How do I split a PDF in google cloud storage using Python

Question:

I have a single PDF that I would like to create different PDFs for each of its pages. How would I be able to so without downloading anything locally? I know that Document AI has a file splitting module (which would actually identify different files.. that would be most ideal) but that is not available publicly.

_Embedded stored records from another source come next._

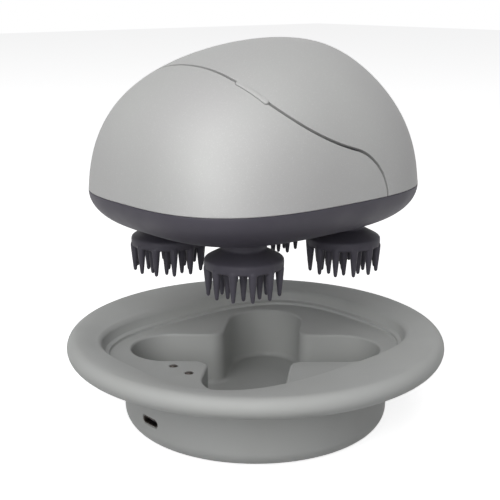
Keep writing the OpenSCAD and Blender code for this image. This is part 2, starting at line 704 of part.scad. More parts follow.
// ---- Turning heads ----
module head_place(i) {
  lifted() translate([head_pos[i][0], head_pos[i][1], 0]) children();
}
spindle_bottom = core_bottom + 0.6;
module spindle(i) {
  color(steel) head_place(i) {
    translate([0, 0, spindle_bottom]) cylinder(r = spindle_r, h = cover_top - spindle_bottom, $fn = 48);
  }
}
module head_gear(i) {
  dir = [arm_angle, 180 - arm_angle, 180 + arm_angle, 360 - arm_angle][i];
  color(cream) head_place(i) difference() {
    union() {
      translate([0, 0, gear_z])
        gear(head_m, head_teeth, head_gear_t, mesh_turn(dir, 0, head_teeth, head_teeth));
      translate([0, 0, gear_z]) cylinder(r = head_hub_r, h = head_gear_t + head_hub_rise, $fn = 48);
    }
    translate([0, 0, gear_z - 1]) cylinder(r = spindle_r, h = 12, $fn = 48);
    for (a = [0 : 60 : 300]) rotate([0, 0, a]) translate([head_window_ring, 0, gear_z - 1])
      cylinder(r = head_window_r, h = 12, $fn = 32);
  }
}
module core_shape(grow) {
  translate([0, 0, core_bottom]) cylinder(r = core_disc_r, h = core_disc_t, $fn = 64);
  translate([0, 0, core_bottom]) cylinder(r = core_hub_r, h = neck_top - core_bottom + grow, $fn = 48);
}
module head_core(i) {
  color(charcoal) head_place(i) difference() {
    core_shape(0);
    translate([0, 0, spindle_bottom]) cylinder(r = spindle_r, h = 20, $fn = 48);
  }
}
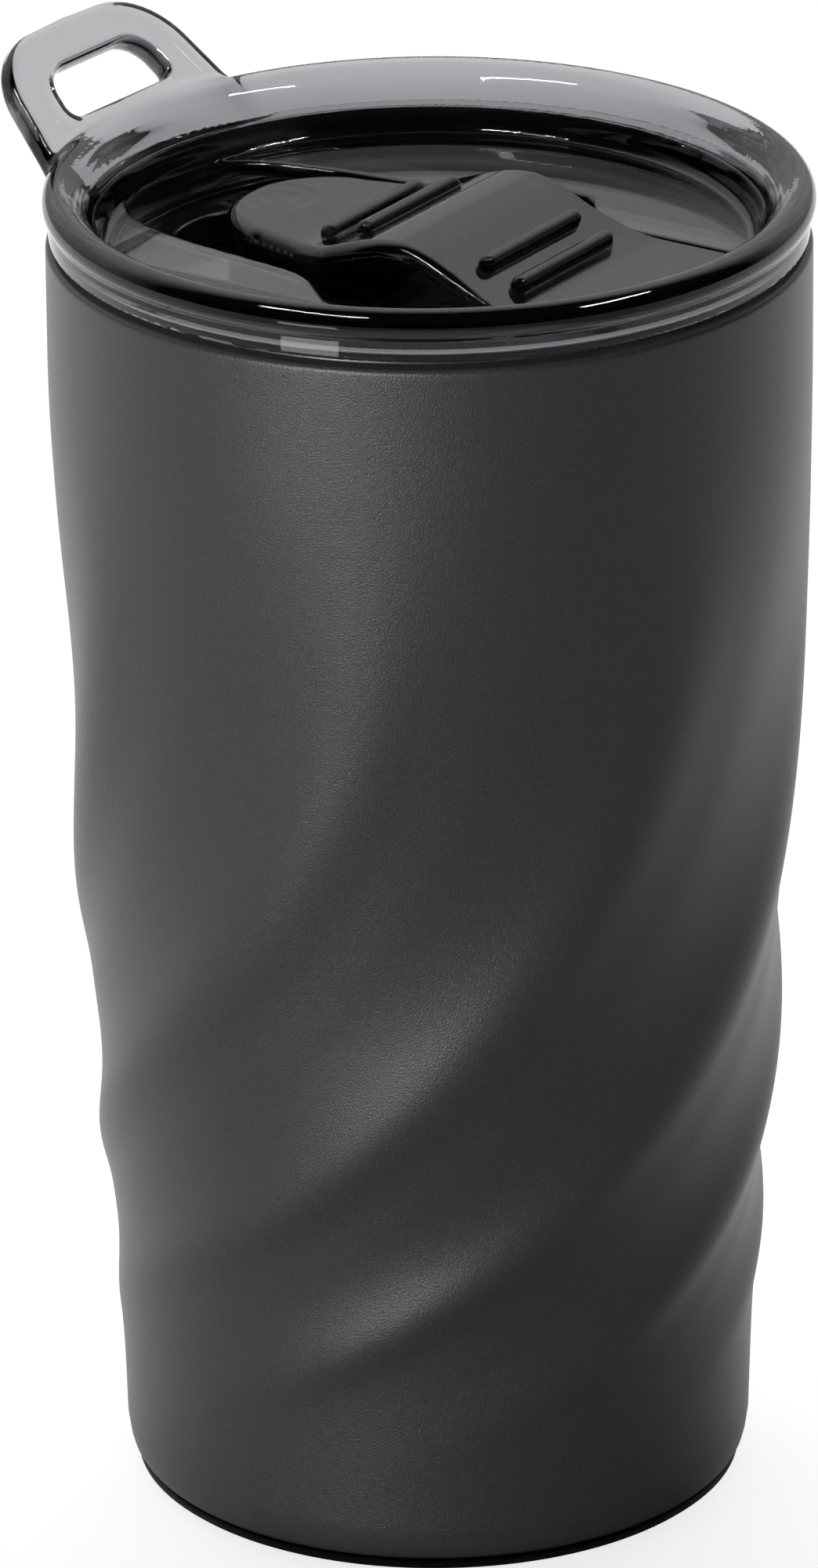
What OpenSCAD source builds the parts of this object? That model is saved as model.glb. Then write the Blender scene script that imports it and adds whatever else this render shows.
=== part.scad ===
// Insulated tumbler with a slide-closing lid and a carry tab, standing on its foot at z = 0.
// Axis of the cup on Z, carry tab towards -X, the slider of the lid runs along X.

/* [Cup] */
// Height of the coated wall, from the ground to the shoulder
wall_h = 154.6; // [110:0.5:230]
// Outside radius of the wall at the shoulder
wall_r = 44.65; // [38:0.05:60]
// Outside radius of the wall at the foot
foot_r = 37.4; // [28:0.05:44]
// Thickness of the steel sheet
sheet = 0.6; // [0.4:0.05:1]
// Empty gap between the two walls at the foot
vacuum_gap = 3.4; // [2:0.1:6]

/* [Ridges] */
// Number of ridges round the wall
ridges = 7; // [3:1:12]
// Height of a ridge over the mean wall
ridge_h = 0.8; // [0:0.05:2]
// Turn of a ridge from its straight top part down to the foot, degrees
ridge_turn = 129.5; // [0:0.5:180]
// Bearing of the ridge that meets the shoulder nearest +X, degrees
ridge_az = -13.1; // [-60:0.1:60]

/* [Mouth] */
// Height of the bare neck over the shoulder
neck_h = 1.0; // [0.8:0.1:8]
// Set-in of the neck from the wall
neck_in = 2.15; // [1.5:0.05:4]

/* [Lid] */
// Height of the lid rim over the shoulder
rim_h = 6.9; // [5:0.1:12]
// Radius of the round bead of the rim
bead_r = 2.0; // [1.5:0.1:3]
// Radius of the well at its floor
well_r = 38.0; // [30:0.1:46]
// Drop of the well floor under the shoulder
floor_drop = 0.75; // [0.5:0.05:4]
// Thickness of the lid moulding
lid_t = 2.0; // [1.4:0.1:3]
// Depth of the plug under the shoulder
plug_drop = 12; // [9:0.5:20]

/* [Carry tab] */
// Length of the tab along its slope
tab_l = 14.6; // [11:0.1:25]
// Half width of the tab where it leaves the rim
tab_w = 17.3; // [10:0.1:22]
// Thickness of the tab
tab_t = 3.0; // [2:0.1:5]
// Slope of the tab, degrees
tab_slope = 42; // [0:1:60]
// Bearing of the tab from -X, degrees, towards +Y
tab_turn = 3.0; // [-10:0.1:10]

/* [Slider] */
// Travel of the slider from open to closed
slide_travel = 9.6; // [6:0.1:14]
// Half width of the slider body
slider_w = 15.3; // [10:0.1:18]
// Half width of the tongue
tongue_w = 13.2; // [8:0.1:15]
// Gap between the tip of the tongue, open, and the wall of the well
tongue_gap = 12.0; // [10:0.1:18]
// Height of the hump over the well floor
hump_h = 5.35; // [3:0.05:8]
// Height of the tongue over the well floor
tongue_h = 1.5; // [0.5:0.05:3]
// Radius of a grip rib
rib_r = 1.05; // [0.5:0.05:2]

/* [Fits] */
// Play of the slider in its slot, each side
slider_play = 0.3; // [0.1:0.05:0.6]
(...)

I am using PyPDF2 to do this curretly

    list_of_blobs = list(bucket.list_blobs(prefix = 'tmp/'))
    print(len(list_of_blobs))
    list_of_blobs[1].download_to_filename('/' + list_of_blobs[1].name)
    
    inputpdf = PdfFileReader(open('/' + list_of_blobs[1].name, "rb"))

    individual_files = []
    stream = io.StringIO()
    
    for i in range(inputpdf.numPages):
        output = PdfFileWriter()
        output.addPage(inputpdf.getPage(i))
        individual_files.append(output)
        with open("document-page%s.pdf" % (i + 1), "a") as outputStream:
            outputStream.write(stream.getvalue())
            #print(outputStream.read())
            with open(outputStream.name, 'rb') as f:
                data = f.seek(85)
                data = f.read()
                individual_files.append(data)
                bucket.blob('processed/' +  "doc%s.pdf" % (i + 1)).upload_from_string(data, content_type='application/pdf')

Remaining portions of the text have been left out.